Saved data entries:
+===+

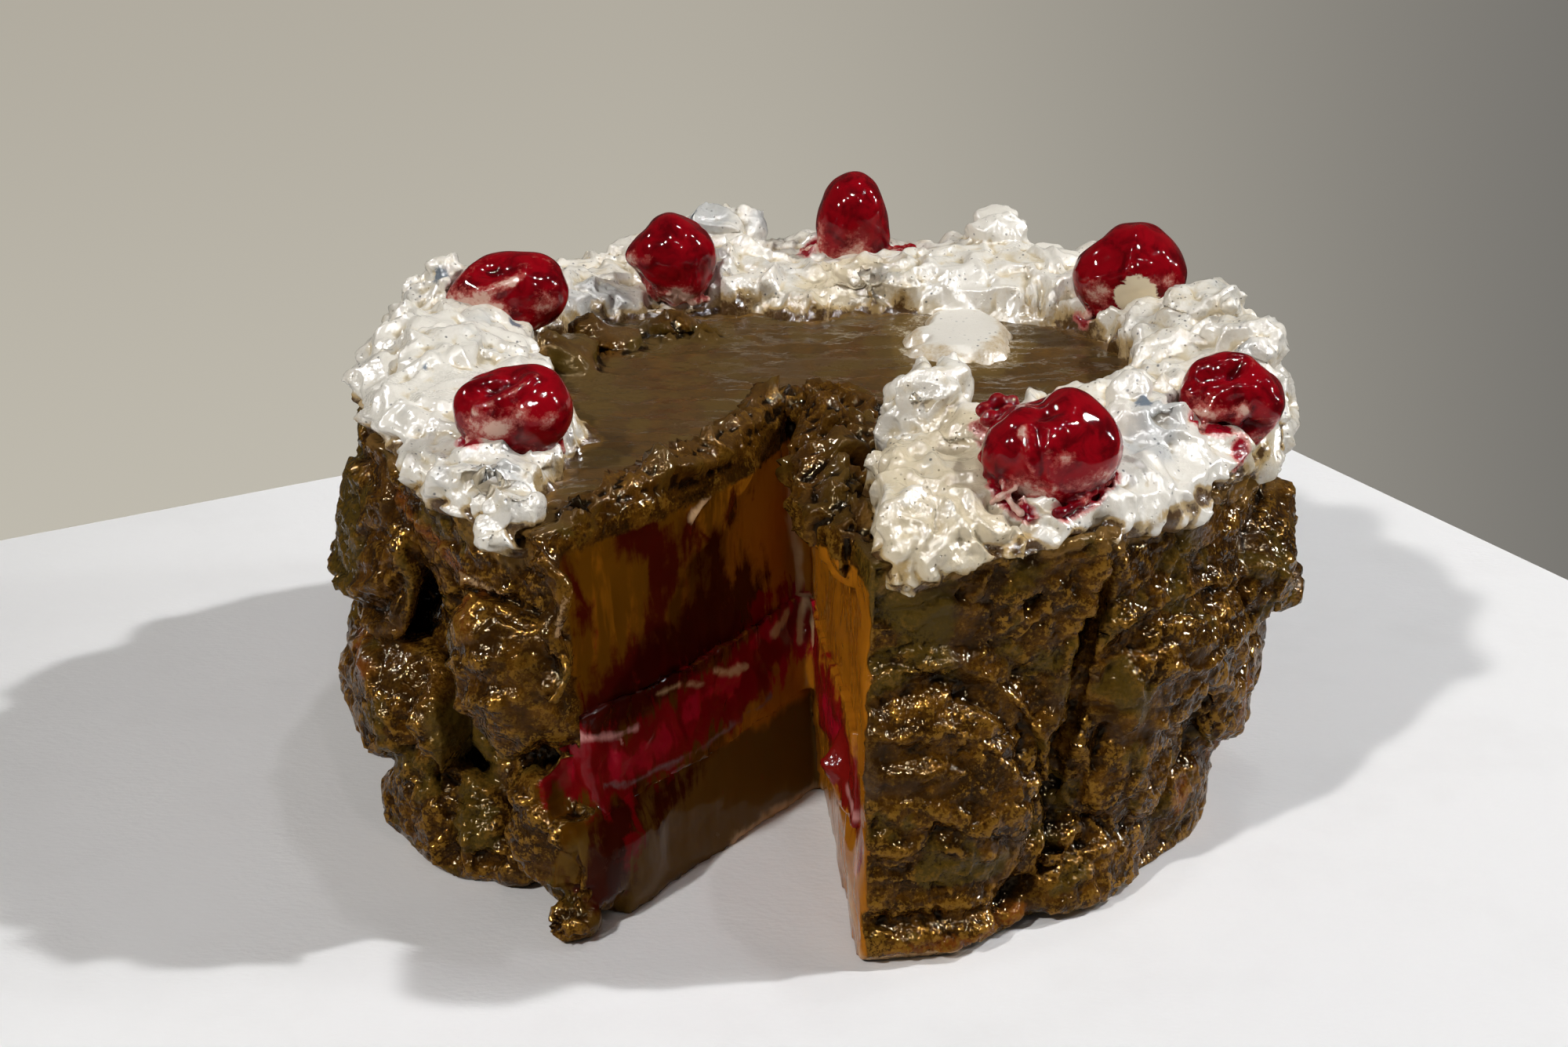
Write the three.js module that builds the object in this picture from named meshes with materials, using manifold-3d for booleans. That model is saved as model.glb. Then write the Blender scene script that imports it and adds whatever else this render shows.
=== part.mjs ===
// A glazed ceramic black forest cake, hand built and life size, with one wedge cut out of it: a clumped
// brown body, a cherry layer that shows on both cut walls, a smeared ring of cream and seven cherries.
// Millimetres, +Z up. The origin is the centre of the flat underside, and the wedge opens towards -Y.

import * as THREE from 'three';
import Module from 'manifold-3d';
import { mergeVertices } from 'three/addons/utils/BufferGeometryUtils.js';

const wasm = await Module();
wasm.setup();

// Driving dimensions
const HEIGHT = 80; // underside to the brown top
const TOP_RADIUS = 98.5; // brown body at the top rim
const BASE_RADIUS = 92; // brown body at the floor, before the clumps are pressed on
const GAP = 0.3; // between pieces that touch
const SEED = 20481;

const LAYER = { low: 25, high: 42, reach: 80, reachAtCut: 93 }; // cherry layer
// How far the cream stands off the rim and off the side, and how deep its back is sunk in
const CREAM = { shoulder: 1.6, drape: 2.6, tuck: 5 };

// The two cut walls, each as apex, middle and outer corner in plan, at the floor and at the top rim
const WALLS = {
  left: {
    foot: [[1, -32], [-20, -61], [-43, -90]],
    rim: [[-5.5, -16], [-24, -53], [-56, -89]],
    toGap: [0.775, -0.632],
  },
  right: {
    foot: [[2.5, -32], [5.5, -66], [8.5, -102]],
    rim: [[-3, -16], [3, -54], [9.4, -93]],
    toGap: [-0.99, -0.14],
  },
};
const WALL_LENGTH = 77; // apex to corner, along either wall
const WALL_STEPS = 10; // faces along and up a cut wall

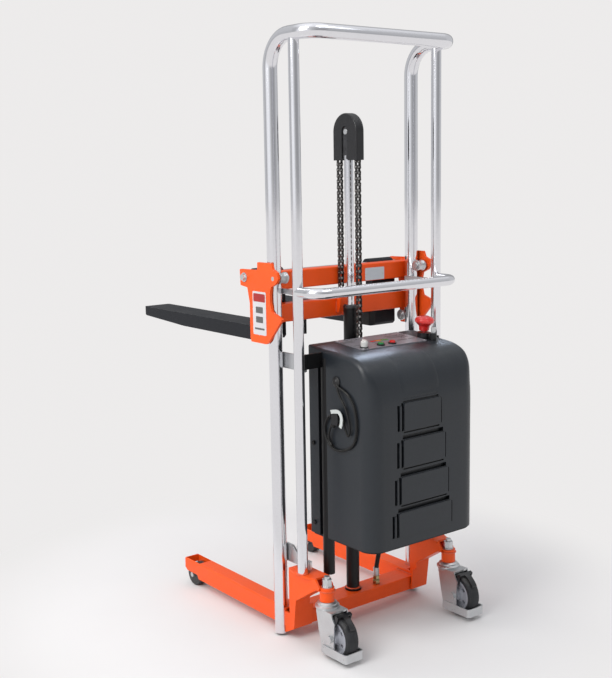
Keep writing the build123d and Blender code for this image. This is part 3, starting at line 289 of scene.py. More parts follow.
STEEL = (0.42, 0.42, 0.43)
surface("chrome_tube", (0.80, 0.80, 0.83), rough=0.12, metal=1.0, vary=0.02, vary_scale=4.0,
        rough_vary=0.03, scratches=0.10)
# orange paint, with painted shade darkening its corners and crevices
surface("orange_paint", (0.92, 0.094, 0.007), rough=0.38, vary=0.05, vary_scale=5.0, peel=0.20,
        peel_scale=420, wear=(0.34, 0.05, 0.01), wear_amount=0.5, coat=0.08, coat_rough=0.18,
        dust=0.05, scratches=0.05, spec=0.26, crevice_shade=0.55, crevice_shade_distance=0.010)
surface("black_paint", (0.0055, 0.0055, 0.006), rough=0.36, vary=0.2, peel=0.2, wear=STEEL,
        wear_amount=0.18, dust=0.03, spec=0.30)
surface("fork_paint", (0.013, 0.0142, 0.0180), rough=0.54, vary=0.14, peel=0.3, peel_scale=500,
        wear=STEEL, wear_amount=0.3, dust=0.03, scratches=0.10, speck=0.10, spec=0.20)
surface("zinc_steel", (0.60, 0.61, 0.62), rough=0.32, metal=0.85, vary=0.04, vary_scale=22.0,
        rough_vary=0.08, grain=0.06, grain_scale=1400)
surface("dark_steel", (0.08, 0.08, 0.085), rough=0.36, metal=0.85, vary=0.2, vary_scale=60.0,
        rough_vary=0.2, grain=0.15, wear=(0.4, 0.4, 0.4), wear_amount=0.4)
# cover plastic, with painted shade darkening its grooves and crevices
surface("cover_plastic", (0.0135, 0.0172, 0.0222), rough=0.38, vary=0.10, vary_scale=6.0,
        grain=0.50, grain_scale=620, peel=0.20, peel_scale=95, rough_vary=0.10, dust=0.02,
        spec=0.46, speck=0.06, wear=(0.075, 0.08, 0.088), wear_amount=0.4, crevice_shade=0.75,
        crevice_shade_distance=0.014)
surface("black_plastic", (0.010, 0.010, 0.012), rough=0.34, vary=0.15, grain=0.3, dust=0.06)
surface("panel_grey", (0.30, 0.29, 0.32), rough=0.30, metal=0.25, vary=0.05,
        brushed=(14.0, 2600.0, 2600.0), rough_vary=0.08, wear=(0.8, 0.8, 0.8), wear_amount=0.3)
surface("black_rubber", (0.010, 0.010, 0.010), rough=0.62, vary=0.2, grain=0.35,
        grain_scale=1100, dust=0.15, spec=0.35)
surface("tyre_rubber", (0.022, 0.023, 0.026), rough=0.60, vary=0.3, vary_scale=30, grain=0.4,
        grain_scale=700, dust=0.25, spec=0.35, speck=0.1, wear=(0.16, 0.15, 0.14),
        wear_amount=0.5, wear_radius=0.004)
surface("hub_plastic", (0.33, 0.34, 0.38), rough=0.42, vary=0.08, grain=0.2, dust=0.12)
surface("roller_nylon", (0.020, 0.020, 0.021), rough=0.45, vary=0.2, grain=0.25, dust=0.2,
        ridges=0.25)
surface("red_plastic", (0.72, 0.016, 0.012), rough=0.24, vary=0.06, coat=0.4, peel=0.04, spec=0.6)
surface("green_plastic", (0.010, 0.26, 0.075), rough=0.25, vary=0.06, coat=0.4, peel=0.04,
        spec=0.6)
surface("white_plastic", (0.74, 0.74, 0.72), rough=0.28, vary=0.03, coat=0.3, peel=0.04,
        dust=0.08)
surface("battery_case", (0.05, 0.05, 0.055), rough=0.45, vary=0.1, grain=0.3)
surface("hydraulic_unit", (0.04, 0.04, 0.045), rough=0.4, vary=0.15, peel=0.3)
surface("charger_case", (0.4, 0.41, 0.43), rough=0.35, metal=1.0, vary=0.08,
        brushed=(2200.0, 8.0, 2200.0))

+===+

▶ [STATED PROBLEM]: From the records above, extract everything verbatim.

▶ [RESULT OF THIS TASK]:
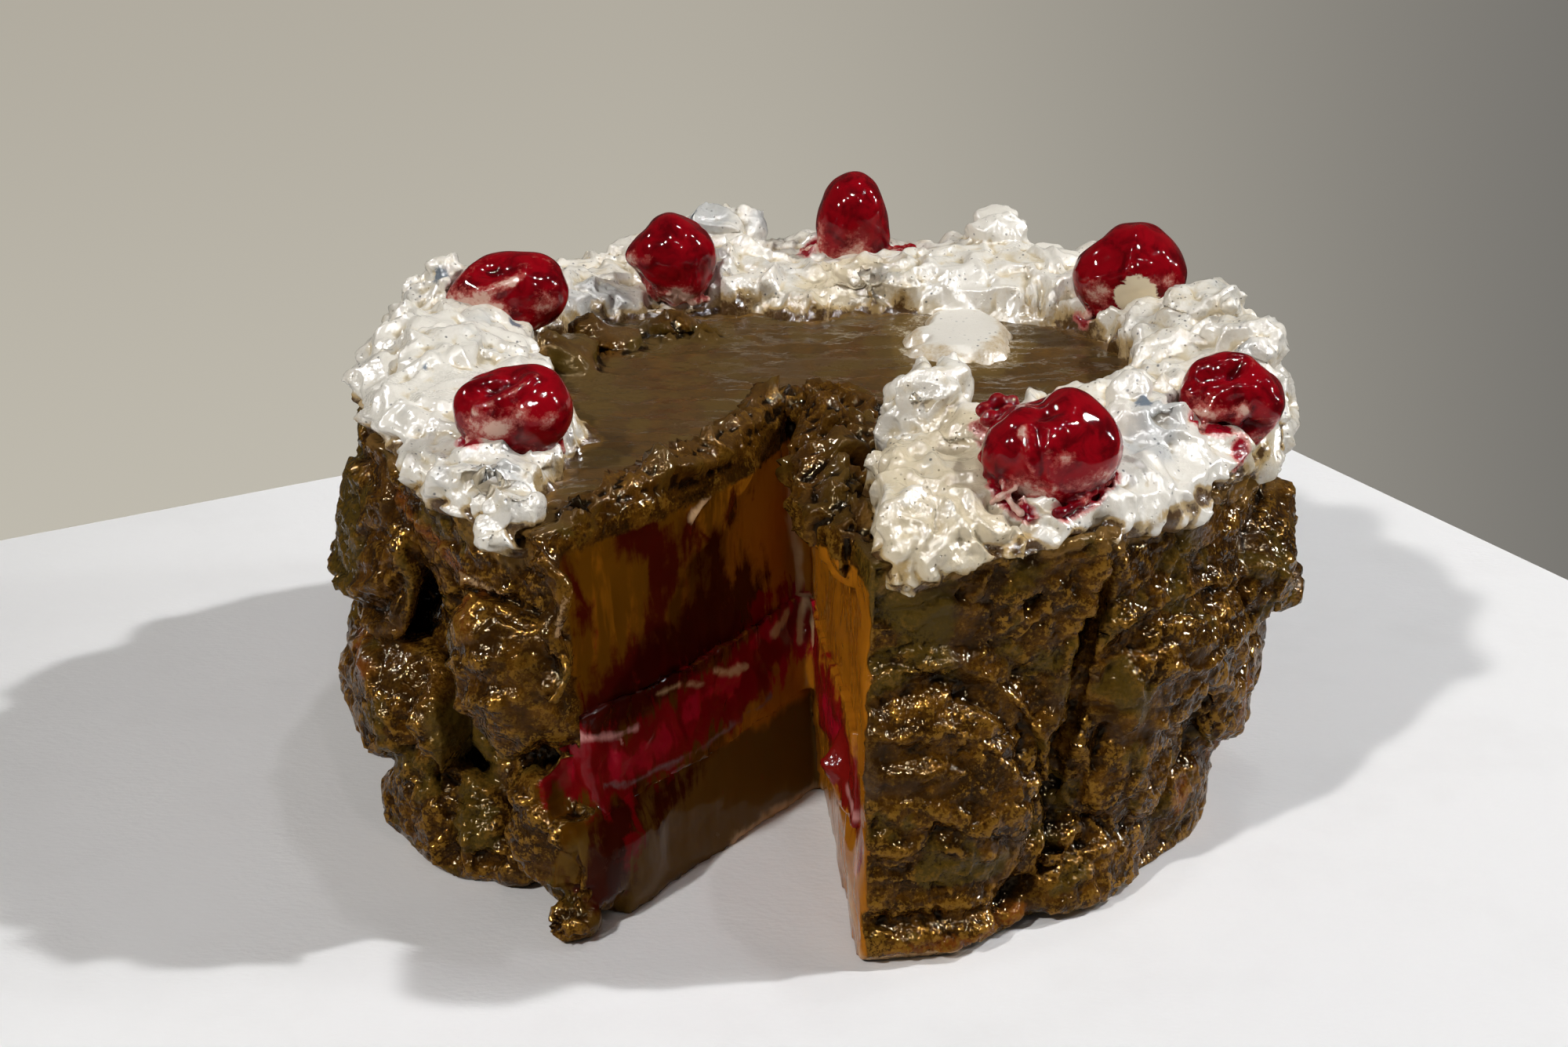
Write the three.js module that builds the object in this picture from named meshes with materials, using manifold-3d for booleans. That model is saved as model.glb. Then write the Blender scene script that imports it and adds whatever else this render shows.
=== part.mjs ===
// A glazed ceramic black forest cake, hand built and life size, with one wedge cut out of it: a clumped
// brown body, a cherry layer that shows on both cut walls, a smeared ring of cream and seven cherries.
// Millimetres, +Z up. The origin is the centre of the flat underside, and the wedge opens towards -Y.

import * as THREE from 'three';
import Module from 'manifold-3d';
import { mergeVertices } from 'three/addons/utils/BufferGeometryUtils.js';

const wasm = await Module();
wasm.setup();

// Driving dimensions
const HEIGHT = 80; // underside to the brown top
const TOP_RADIUS = 98.5; // brown body at the top rim
const BASE_RADIUS = 92; // brown body at the floor, before the clumps are pressed on
const GAP = 0.3; // between pieces that touch
const SEED = 20481;

const LAYER = { low: 25, high: 42, reach: 80, reachAtCut: 93 }; // cherry layer
// How far the cream stands off the rim and off the side, and how deep its back is sunk in
const CREAM = { shoulder: 1.6, drape: 2.6, tuck: 5 };

// The two cut walls, each as apex, middle and outer corner in plan, at the floor and at the top rim
const WALLS = {
  left: {
    foot: [[1, -32], [-20, -61], [-43, -90]],
    rim: [[-5.5, -16], [-24, -53], [-56, -89]],
    toGap: [0.775, -0.632],
  },
  right: {
    foot: [[2.5, -32], [5.5, -66], [8.5, -102]],
    rim: [[-3, -16], [3, -54], [9.4, -93]],
    toGap: [-0.99, -0.14],
  },
};
const WALL_LENGTH = 77; // apex to corner, along either wall
const WALL_STEPS = 10; // faces along and up a cut wall

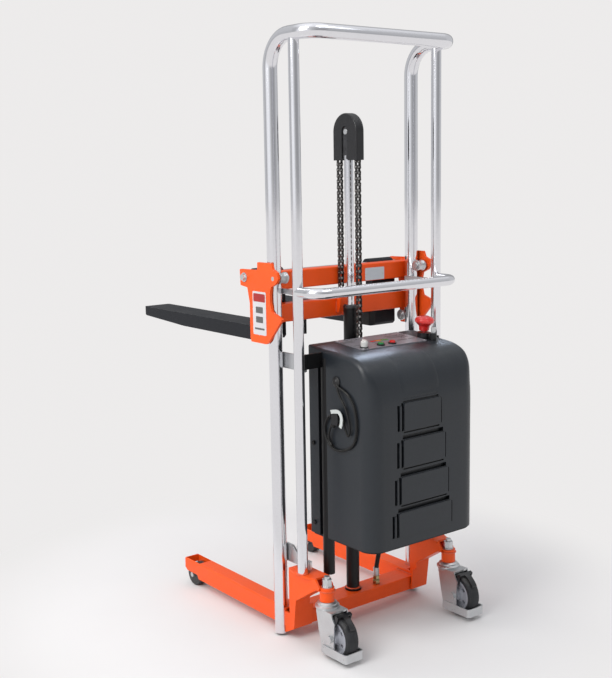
Keep writing the build123d and Blender code for this image. This is part 3, starting at line 289 of scene.py. More parts follow.
STEEL = (0.42, 0.42, 0.43)
surface("chrome_tube", (0.80, 0.80, 0.83), rough=0.12, metal=1.0, vary=0.02, vary_scale=4.0,
        rough_vary=0.03, scratches=0.10)
# orange paint, with painted shade darkening its corners and crevices
surface("orange_paint", (0.92, 0.094, 0.007), rough=0.38, vary=0.05, vary_scale=5.0, peel=0.20,
        peel_scale=420, wear=(0.34, 0.05, 0.01), wear_amount=0.5, coat=0.08, coat_rough=0.18,
        dust=0.05, scratches=0.05, spec=0.26, crevice_shade=0.55, crevice_shade_distance=0.010)
surface("black_paint", (0.0055, 0.0055, 0.006), rough=0.36, vary=0.2, peel=0.2, wear=STEEL,
        wear_amount=0.18, dust=0.03, spec=0.30)
surface("fork_paint", (0.013, 0.0142, 0.0180), rough=0.54, vary=0.14, peel=0.3, peel_scale=500,
        wear=STEEL, wear_amount=0.3, dust=0.03, scratches=0.10, speck=0.10, spec=0.20)
surface("zinc_steel", (0.60, 0.61, 0.62), rough=0.32, metal=0.85, vary=0.04, vary_scale=22.0,
        rough_vary=0.08, grain=0.06, grain_scale=1400)
surface("dark_steel", (0.08, 0.08, 0.085), rough=0.36, metal=0.85, vary=0.2, vary_scale=60.0,
        rough_vary=0.2, grain=0.15, wear=(0.4, 0.4, 0.4), wear_amount=0.4)
# cover plastic, with painted shade darkening its grooves and crevices
surface("cover_plastic", (0.0135, 0.0172, 0.0222), rough=0.38, vary=0.10, vary_scale=6.0,
        grain=0.50, grain_scale=620, peel=0.20, peel_scale=95, rough_vary=0.10, dust=0.02,
        spec=0.46, speck=0.06, wear=(0.075, 0.08, 0.088), wear_amount=0.4, crevice_shade=0.75,
        crevice_shade_distance=0.014)
surface("black_plastic", (0.010, 0.010, 0.012), rough=0.34, vary=0.15, grain=0.3, dust=0.06)
surface("panel_grey", (0.30, 0.29, 0.32), rough=0.30, metal=0.25, vary=0.05,
        brushed=(14.0, 2600.0, 2600.0), rough_vary=0.08, wear=(0.8, 0.8, 0.8), wear_amount=0.3)
surface("black_rubber", (0.010, 0.010, 0.010), rough=0.62, vary=0.2, grain=0.35,
        grain_scale=1100, dust=0.15, spec=0.35)
surface("tyre_rubber", (0.022, 0.023, 0.026), rough=0.60, vary=0.3, vary_scale=30, grain=0.4,
        grain_scale=700, dust=0.25, spec=0.35, speck=0.1, wear=(0.16, 0.15, 0.14),
        wear_amount=0.5, wear_radius=0.004)
surface("hub_plastic", (0.33, 0.34, 0.38), rough=0.42, vary=0.08, grain=0.2, dust=0.12)
surface("roller_nylon", (0.020, 0.020, 0.021), rough=0.45, vary=0.2, grain=0.25, dust=0.2,
        ridges=0.25)
surface("red_plastic", (0.72, 0.016, 0.012), rough=0.24, vary=0.06, coat=0.4, peel=0.04, spec=0.6)
surface("green_plastic", (0.010, 0.26, 0.075), rough=0.25, vary=0.06, coat=0.4, peel=0.04,
        spec=0.6)
surface("white_plastic", (0.74, 0.74, 0.72), rough=0.28, vary=0.03, coat=0.3, peel=0.04,
        dust=0.08)
surface("battery_case", (0.05, 0.05, 0.055), rough=0.45, vary=0.1, grain=0.3)
surface("hydraulic_unit", (0.04, 0.04, 0.045), rough=0.4, vary=0.15, peel=0.3)
surface("charger_case", (0.4, 0.41, 0.43), rough=0.35, metal=1.0, vary=0.08,
        brushed=(2200.0, 8.0, 2200.0))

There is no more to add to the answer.